There are simple textual reasons that count against Fitzgerald’s claims. For instance, Peirce describes the dynamic interpretant as deriving its character from action (CP8 .315 1904), but later says, “action cannot be a logical interpretant” (CP5 .491 1906). This seems to make the two inconsistent. (See Liszka (1990, 21) for more on the problems with Fitzgerald’s claim). Moreover, this inconsistency seems to suggest a problem for Short’s view since his account also suggests that the dynamic interpretant should include the logical interpretant as a subdivision (Short 1981, 213). Short, however, claims textual support for his own view from instances where Peirce mentions the emotional/energetic/logical trichotomy alongside the apparently separate claim that signs have three interpretants. (Short sites (CP8 .333 1904) and (CP4 .536 1906). Short takes this as suggesting that the two should be treated as different and distinct trichotomies. (Short 2004, 235).

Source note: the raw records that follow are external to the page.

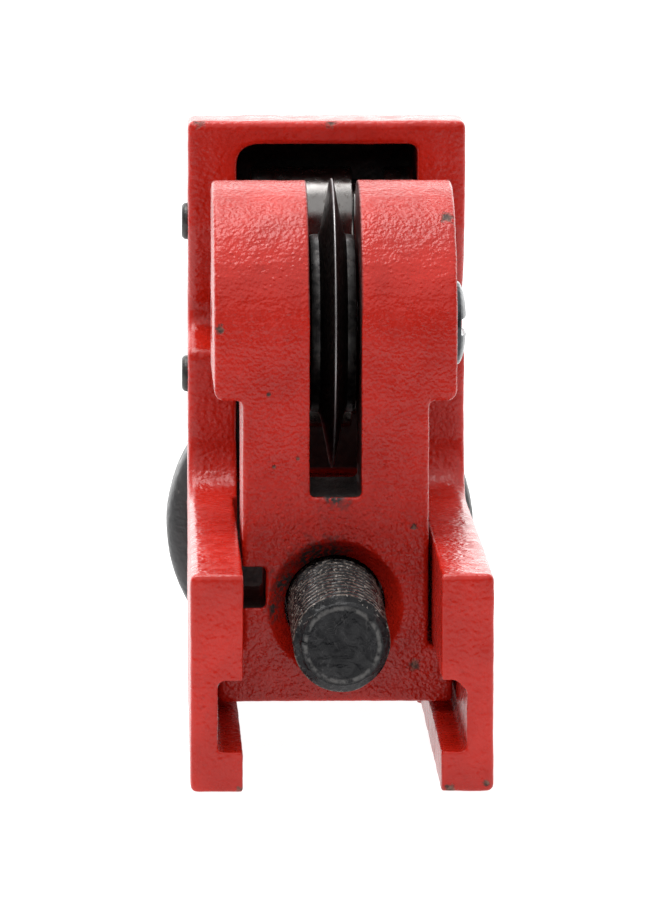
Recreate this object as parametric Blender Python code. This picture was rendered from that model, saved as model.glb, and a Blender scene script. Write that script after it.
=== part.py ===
"""Wheel-type pipe cutter head: a cast frame with two rollers, and a forked slide block
that carries the cutting wheel and is drawn along the frame's rails by a feed screw.

Metres, +Z up. X runs across the head, and Y runs from the open end of the rails to the
handwheel. The origin is under the middle of the head, level with its lowest point.
"""
import math

import bmesh
import bpy
from mathutils import Matrix, Vector

MM = 0.001
GAP = 0.3                     # clearance between two pieces that touch or slide

# Overall layout, in millimetres: distances back from the leg fronts, and up from the feet.
OVERALL_DEPTH = 134.5
HANDWHEEL_RADIUS = 27.3
SCREW_UP = 24.6
FOOT_LIFT = HANDWHEEL_RADIUS - SCREW_UP

# Rails
RAIL_OUTER = 25.0
RAIL_INNER = 16.05
RAIL_TOP = 36.5
GUIDE_END = 80.0
GROOVE_LOW = 7.05
GROOVE_HIGH = 18.6
GROOVE_OUTER = 20.2
GROOVE_CHAMFER_LEFT = 0.5     # on the groove's upper outer corner
GROOVE_CHAMFER_RIGHT = 1.6

# Portal
FRAME_BACK = 112.0
PORTAL_FRONT = 87.0
PORTAL_TOP = 100.8
SIDE_TAPER = 1.2              # each side comes in by this much from the leg fronts to the back
CROWN_RADIUS = 15.5
RAIL_FILLET = 9.0
SEAT_LOW = 60.7               # a V-shaped seat in each cheek leaves room for the pipe
SEAT_DEEP = (96.4, 65.4)
SEAT_HIGH = 81.8
SEAT_ROUND = 3.5
POCKET_INNER = 15.4
POCKET_BACK = 104.0
POCKET_TOP = 96.5
POCKET_REAR_RADIUS = 6.0
POCKET_LEFT_RADIUS = 3.2
POCKET_RIGHT_RADIUS = 1.0
WEB_FRONT = 98.0
WEB_BOTTOM = 7.0
WEB_TOP = 37.0
BOSS_RADIUS = 14.0
BOSS_BACK = 114.0
FRAME_EDGE = 1.1

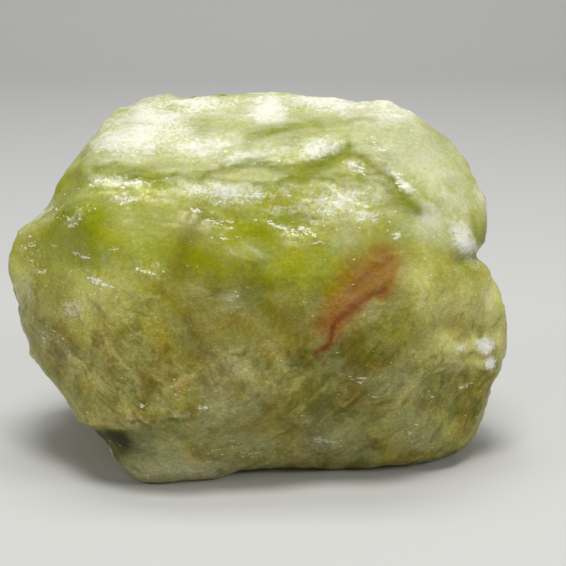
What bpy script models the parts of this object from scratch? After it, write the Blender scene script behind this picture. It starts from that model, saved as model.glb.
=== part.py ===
"""Raw citrine: one broken lump of massive, cloudy, yellow-green quartz.

The stone is one closed solid. Its surface is a set of rays from a middle point. Along
each ray the solid ends at the nearest of its bounding forms: the broad outline, which
leans back a little, and the fracture planes. Edges between them are worn round. Steps,
grooves, hollows and broken plates are then laid on that surface, and the flat base
fracture is cut last. Lengths are in millimetres until the mesh is made; +Z is up, the
broad front looks to -Y, and the origin is in the middle of the base.
"""

import math

import bmesh
import bpy
import numpy as np
from mathutils import Vector, noise

MM = 0.001

# ---------------------------------------------------------------- driving dimensions

LEAN = math.radians(15.0)      # the plane of the broad outline leans back by this
MIDDLE_HEIGHT = 52.4           # height of the middle point over the flat base
BASE_CUT = 1.6                 # what the flat base takes off the blended bottom
EDGE_WEAR = 26.0               # higher is sharper: exponent that blends the forms
WEAR_ALLOWANCE = 1.018         # the outline is drawn this much wider, and wears back
RAY_GRID = 88                  # rays along each edge of the starting cube
TRIANGLES = 9400               # faces kept, where the surface bends most

# Broad outline, (across, up) in the leaning plane, clockwise from the upper left corner.
OUTLINE = (
    (-54.7, 55.2), (-51.0, 62.8), (-42.4, 66.4), (-20.4, 67.6), (1.5, 66.8), (26.2, 67.2),
    (47.8, 65.0), (54.8, 60.0), (60.4, 56.0), (66.4, 50.8), (74.8, 44.6), (79.6, 36.2),
    (80.2, 30.8), (76.0, 18.4), (73.0, 13.2), (77.0, 5.7), (82.2, -7.0), (83.2, -13.7),
    (82.0, -19.9), (78.4, -27.4), (77.4, -31.8), (75.8, -36.8), (72.6, -45.0),
    (69.2, -51.6), (62.6, -56.6), (54.4, -59.8), (41.0, -61.0), (10.7, -61.4),
    (-6.0, -62.0), (-18.0, -63.6), (-31.0, -67.2), (-37.0, -67.0), (-41.2, -64.2),
    (-45.8, -58.0), (-51.2, -44.0), (-55.6, -34.8), (-66.2, -25.6), (-70.8, -18.9),
    (-75.6, -11.4), (-78.0, -3.6), (-81.4, 1.3), (-82.2, 7.0), (-80.2, 13.8),
    (-77.2, 20.8), (-72.4, 23.6), (-66.2, 29.0), (-60.0, 42.4),
)

# Fracture planes: (azimuth, elevation, distance from the middle point). Azimuth 0 looks
# to the front, -Y, and 90 to +X.
FRACTURE_PLANES = {
    "top": (-4.0, 71.0, 51.8),
    "upper front": (2.0, 31.0, 40.0),
    "middle front": (-5.0, 17.0, 43.5),
    "lower front": (6.0, -6.0, 53.5),
    "under front": (10.0, -29.0, 55.0),
    "foot": (-16.0, -9.0, 63.5),
    "left front": (-42.0, 8.0, 60.0),
    "left flank": (-80.0, 42.0, 72.5),
    "lower left": (-48.0, -34.0, 73.5),
    "right shoulder": (52.0, 38.0, 67.5),
    "right front": (40.0, 2.0, 62.0),
    "lower right": (54.0, -30.0, 81.5),
    "upper back": (170.0, 30.0, 62.5),
    "back": (-170.0, -2.0, 51.5),
    "back left": (-128.0, 14.0, 66.0),
    "back right": (127.0, 4.0, 66.0),
    "lower back": (178.0, -38.0, 56.0),
    "base": (0.0, -90.0, MIDDLE_HEIGHT + BASE_CUT),
}

FRONT = 1.0
BACK = -1.0

# Grooves between fracture planes: (side, depth, half width, (across, up) points).
GROOVES = {
    "brow, left": (FRONT, 1.5, 3.0, ((-82.0, 14.0), (-74.5, 21.0), (-61.5, 28.8),
                                     (-58.0, 32.3), (-52.0, 38.1), (-33.1, 34.7),
                                     (-12.8, 37.4), (8.1, 40.4), (15.0, 41.0))),
    "brow, right": (FRONT, 2.0, 3.4, ((9.5, 36.8), (27.7, 43.9), (33.3, 42.4),
                                      (40.3, 36.1), (45.0, 29.4), (55.2, 23.5),
                                      (58.8, 15.4), (63.0, 7.8))),
    "right nick": (FRONT, 3.4, 2.4, ((60.0, 8.8), (72.0, 12.9), (84.0, 15.0))),
    "back seam": (BACK, 2.6, 2.6, ((-74.0, 32.0), (-58.0, 30.0), (-30.0, 22.0),
                                   (2.0, 27.0), (30.0, 14.0), (62.0, 18.0),
                                   (76.0, 19.0))),
}

# Steps: the side to the left of the way the points run stands proud by the height, and
# that fades over the reach. (side, height, reach, (across, up) points).
STEPS = {
    "lower left ledge": (FRONT, 2.8, 14.0, ((-72.0, -40.5), (-57.7, -40.6),
                                            (-33.7, -40.7), (-17.6, -38.0),
                                            (-11.0, -36.0))),
    "lower right ledge": (FRONT, 3.2, 12.0, ((43.0, -40.0), (45.5, -32.3),
                                             (53.1, -25.6), (69.0, -24.8),
                                             (79.5, -28.6), (92.0, -32.0))),
    "top terrace": (FRONT, 1.6, 8.0, ((-62.0, 46.0), (-51.0, 46.2), (-19.4, 48.6),
                                      (8.8, 51.8), (23.6, 53.6), (36.5, 55.6),
                                      (44.6, 53.6), (52.0, 50.0))),
    "left lip": (FRONT, 1.8, 10.0, ((-52.0, 34.0), (-58.5, 29.4), (-69.5, 24.0),
                                    (-88.0, 18.0))),
    "left slab": (FRONT, 0.9, 24.0, ((-86.0, -16.0), (-63.0, -12.0), (-42.0, -21.0),
                                     (-26.0, -32.0), (-18.5, -46.0))),
    "back ledge": (BACK, 3.6, 18.0, ((-88.0, 0.0), (-66.0, -4.0), (-34.0, -14.0),
                                     (-8.0, -9.0), (22.0, -24.0), (60.0, -20.0),
                                     (88.0, -22.0))),
    "back crest": (BACK, 2.8, 14.0, ((64.0, 52.0), (50.0, 44.0), (14.0, 38.0),
                                     (-40.0, 46.0), (-60.0, 54.0))),
}

STEP_FACE = 1.6                # half the width of a step's sloping face
LINE_TAPER = 9.0               # grooves and steps run out over this length

# Shell-shaped hollows: (side, (across, up) of the middle, radius, depth).
HOLLOWS = {
    "front dip": (FRONT, (-1.0, 0.0), 20.0, 0.7),
    "lower right scoop": (FRONT, (62.5, -34.0), 12.5, 3.4),
    "lower left scoop": (FRONT, (-42.0, -48.0), 12.0, 2.6),
    "low front notch": (FRONT, (8.0, -59.0), 20.0, 3.2),
    "left cheek": (FRONT, (-54.0, 11.5), 15.0, 1.4),
    "low front dip": (FRONT, (20.5, -35.5), 17.0, 1.6),
    "back bowl": (BACK, (-24.0, 4.0), 22.0, 3.6),
    "back chip": (BACK, (38.0, -2.0), 15.0, 3.0),
    "back low chip": (BACK, (6.0, -40.0), 14.0, 2.4),
}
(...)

How far the textual evidence on the matter will prove decisive is unclear, especially given the fragmentary nature of Peirce’s final work on signs. However, one or two things militate in favor of the “received view”. First, Peirce is notorious for experimenting with terminology, especially when trying to pin down his own ideas, or describe the same phenomenon from different angles. Second, it is unclear why trichotomies like the intentional/effectual/communicational should count as terminological experiments whilst the emotional/energetic/logical counts as a distinct division. And finally, there is little provision in Peirce’s projected sixty-six classes of signs for the kind of additional classifications imposed by further subdivisions of the interpretant. (For more on this discussion see, Liszka 1990 and 1996; Fitzgerald 1966; Lalor 1997; Short 1981, 1996, and 2004).